英語力ゼロなのに、会社を辞めていきなり渡英した元編集者のお話、第248回。連載【英語力0.5レッスン「人のEnglishを笑うな」】とは
雪の結晶世代!?とは
最近仕事で20代の方と一緒になることが多々あります。
現在40代の私は、お昼休みや移動中などの隙間時間に彼らと何を話していいかわからなくなることもしょっちゅうです。
「彼氏いるの? とか当然聞いちゃダメだろうしな」
「その髪型いいね、ってもしかしてセクハラになるのか」
「じゃあ、その洋服かわいいね、と声をかけるのも不適切なんだろうか」
などなど悶々と考えた結果、「いや〜最近やたらと目がかすんでさ、眼科行ったら老眼だって」と、つまらない自分語りをするか、「あ、あの猫、かわい〜」など目に入ったものについてコメントするしかなくなっています。自分も20代の頃、先輩の話はなんてつまらないんだろうと思ったことがありますが、それは先輩の気遣いによるものだったのだと、今やっと理解することができました。
「というわけで、下の世代の人と話す時、それなりに気を使ってしまうんだ」
と、オンライン英会話レッスンで同じく40代のイギリス人女性英語教師に話したところ。
「Snowflake generationだね」
英語教師はそう深く頷きました。
Snowflakeとは、雪の結晶のことです。

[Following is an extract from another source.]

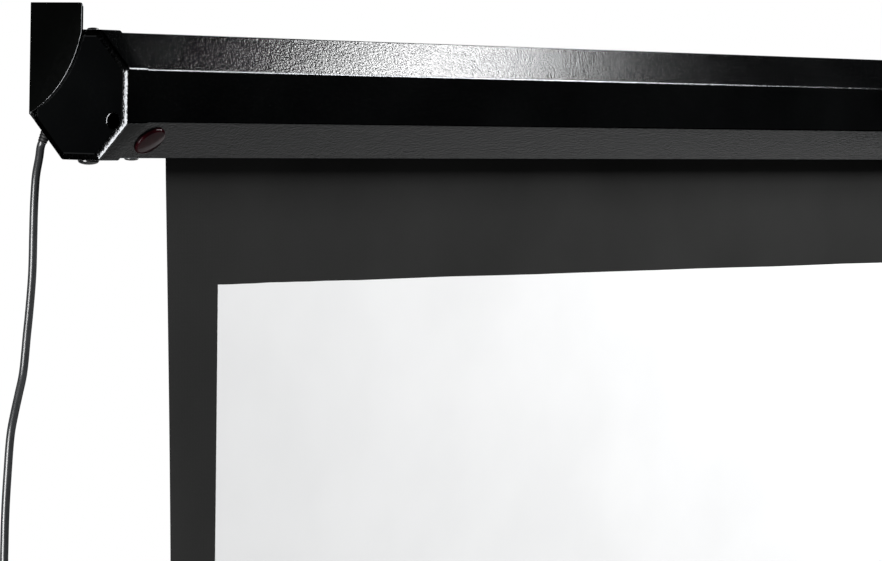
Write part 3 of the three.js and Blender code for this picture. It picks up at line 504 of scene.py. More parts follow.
# Power cord: one flex from the strain relief down the left side into a coil in two layers
powerLead = {
    "radius": 3.2,
    "reliefExit": (8, 86, 21),
    "reliefDirection": (-0.15, 0.3, -0.94),
    "reliefOutside": 9,
    "hang": [
        (4.4, 89.6, 1), (1.7, 90, -12), (0.4, 90, -26.6), (-0.2, 90, -41.3), (-0.4, 90, -56.1),
        (-0.9, 90, -85.7), (-3.7, 90, -115.3), (-5.6, 90, -130), (-9.3, 90, -159.5),
        (-13.6, 90, -174.1), (-18, 90, -188.7), (-21.6, 90, -203.3), (-24.4, 90, -232.7),
        (-26.2, 90, -262.1), (-26.6, 90, -285),
    ],
    "coilDrop": 300,
    "coilBend": 30,
    "coilInner": 25.6,
    "coilPitch": 7.2,
    "coilTurns": 6.125,
    "coilReversal": 0.04,
    "coilClimb": 0.25,
    "bendSteps": 3,
    "coilLeadIn": (4, 2),
    "tail": 30,
    "tailSteps": (0.1, 0.3, 0.6, 1),
    "pathSteps": 5,
    "resolution": 4,
    "stepsPerTurn": 40,
    "seat": 0.3,
}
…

「雪の結晶世代」とはどういうことでしょうか。
辞書を引いてみたところ、コリンズ英語辞典にこう書かれていました。
the generation of people who became adults in or after the 2010s, viewed as being less resilient and more prone to taking offence than previous generations
(2010年以降に大人になった世代で、前の世代に比べて適応力がなく、怒りやすい傾向があると見られている世代)
つまりは、傷つきやすい若い人たちのことを揶揄するスラングだそうです。
雪の結晶はすぐに溶けてしまい、壊れやすいので、センシティブな若い人の心をイメージしてそう呼んでいるのかもしれません。
「イギリスでも同じだ。若い人はSnowflakeだから、話す際にはかなり気を使う」
と英語教師は言っていました。
Snowflake、日本語で言うなら「ガラスのハート」みたいなことでしょうか。
他にも政治的な揶揄としてもSnowflakeは使われるということ、とにかく「あまりに簡単に気分を害す人」と揶揄するスラングの言い方なので、英語力0.5の私はめったやたらに使うべき言葉ではありません。それでもこの言葉から「世界中どこもそれなりに若い人に対して気を使っている」とわかってちょっと安心しました。
20代は誰だって“Snowflake”だ
けれど、そもそも若い人の心というのは、いつの時代も壊れやすいものです。なにも辞書がいうように「2010年以降に大人になった人」に限らないでしょう。誰だって20代の時にはそれなりにガラスのハートでしたし、Snowflakeだったと思います。私だって20代の時は、仕事がつらくて毎日お昼休みに泣きながらオムライスを食べていたことを覚えています。
「恋人の有無なんて絶対聞くな。服装や髪型についても言及NG。仕事については褒める以外はなにも言うな。そうしないとお前の立場も危ういぞ」
英語教師はそう続けました。かなり強い口調で言うので、若い人に不適切なことを言って、上層部から怒られた経験があるのかもしれません。
その英語教師の言葉を胸に刻みつつ、Snowflakeだった自分の20代の頃を思い出しつつ。私はこれからも、つまらなくも無難な話だけをしていこうと新たに決意を固めた次第です。
連載【英語力0.5レッスン「人のEnglishを笑うな」】とは……
英語力ゼロのまま渡英、行けばなんとかなると思いつつなんともならなかった2年間のイギリス生活。帰国後はせっかく覚えたいくつかの英単語も忘れ去り、それでも時々は英語と格闘してみる現在、40歳。
「その英語でよく外国に行ったね」「めちゃくちゃカタカナ英語だね」と、なぜか日本人に笑われながらも、覚えたフレーズの数々。いつかはうまくなりたいから、恥を忍んで今日もブロークンイングリッシュ。下手でもいいじゃない、やろうと決めたんだもの。人のイングリッシュを笑うな。